You should also look closely at the clinical profiles that plans send out periodically. Your high volume of referrals to infectious-disease specialists may be justified if you have many HIV-positive patients, but if your clinical profile is similar to those of your peers, it can puncture your argument that your costs are aberrant because your population is sicker. Better start cutting costs fast. Aetna dropped 38 physicians from its PPO network in 1993 based primarily on cost-performance evaluations, the AMA says.
“An internist with a population similar to his peers, but with extremely high dermatology referrals, may not even realize that a lot of his fellow physicians are treating many conditions right in their offices,” says Porter. “Armed with this information, he may choose to take a refresher course in dermatology.”
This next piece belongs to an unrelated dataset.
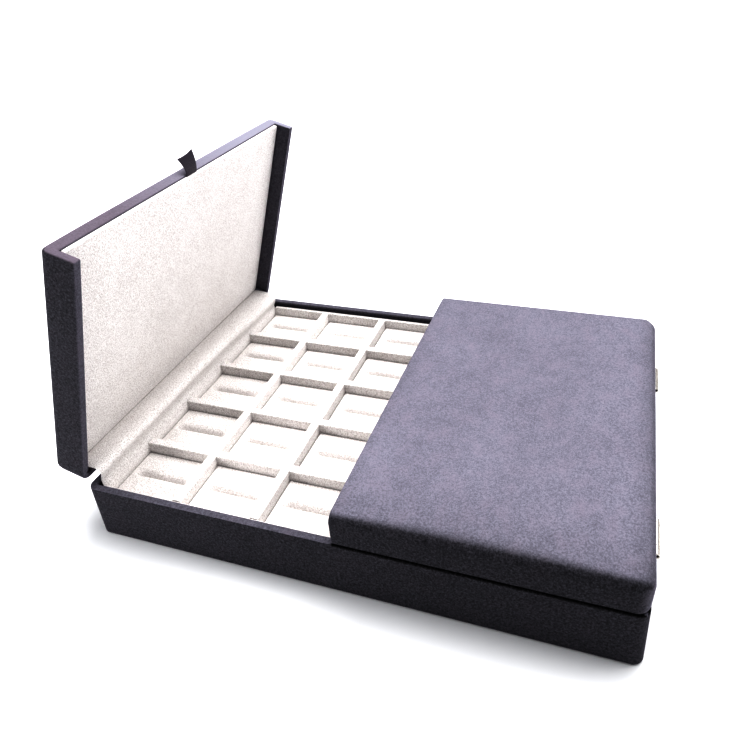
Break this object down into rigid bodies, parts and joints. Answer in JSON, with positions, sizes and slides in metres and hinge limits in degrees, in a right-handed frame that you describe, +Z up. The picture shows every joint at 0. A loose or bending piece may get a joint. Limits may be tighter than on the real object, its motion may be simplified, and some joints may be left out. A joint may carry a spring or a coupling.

4. Be a team player. You may not like the fact that big insurers and HMOs seem to hold all the cards, but constant complaining to plan administrators about their interference with your medical decisions will antagonize them. Do it often enough and they’ll find a way to dump you.
Try cooperating. You don’t have to be a wimp, however, says the AMA’s O’Brien. If you believe the plan is not providing appropriate patient care, meet with the medical director to discuss your concerns. Take your partners or other colleagues with you, since there’s strength in numbers, she advises. By presenting your case in a reasonable, professional manner, you may persuade the plan to change or modify its position.
“If you can provide an HMO with a solution to a problem instead of just moaning about it, the plan will consider you a valuable asset,” says Sandra E.D. McGraw, an attorney with the Health Care Group in Plymouth Meeting, Pa.
Another way to show you’re a team player is to join the plan’s peer review, case management, utilization review or other committee, sending a message that you share the plan’s interests and giving you an insider’s look at what the plan expects from providers.
Plans also look favorably on physicians who are receptive to capitation. Increasingly, employers are asking plans to capitate providers because capitation helps them more reliably predict their health benefit costs, McGraw adds.
You can also gain favor by accepting new patients, particularly during open enrollment. Just remember not to have too high a percentage of your income coming from any one plan.
Physicians today are worried about being left off managed care panels. But once aboard, there’s no guarantee of tenure. You may get axed for reasons you can’t control–lack of plan growth, for example. But more often than not, physicians with solid clinical outcomes who keep costs down, patients satisfied and plan administrators content will be the first hired and last fired.
David L. Coleman is a business and health care attorney in West Hartford, Conn. He is the author of The Human Resources Problem-Solver as well as numerous articles on managed care, legal and practice management issues affecting doctors.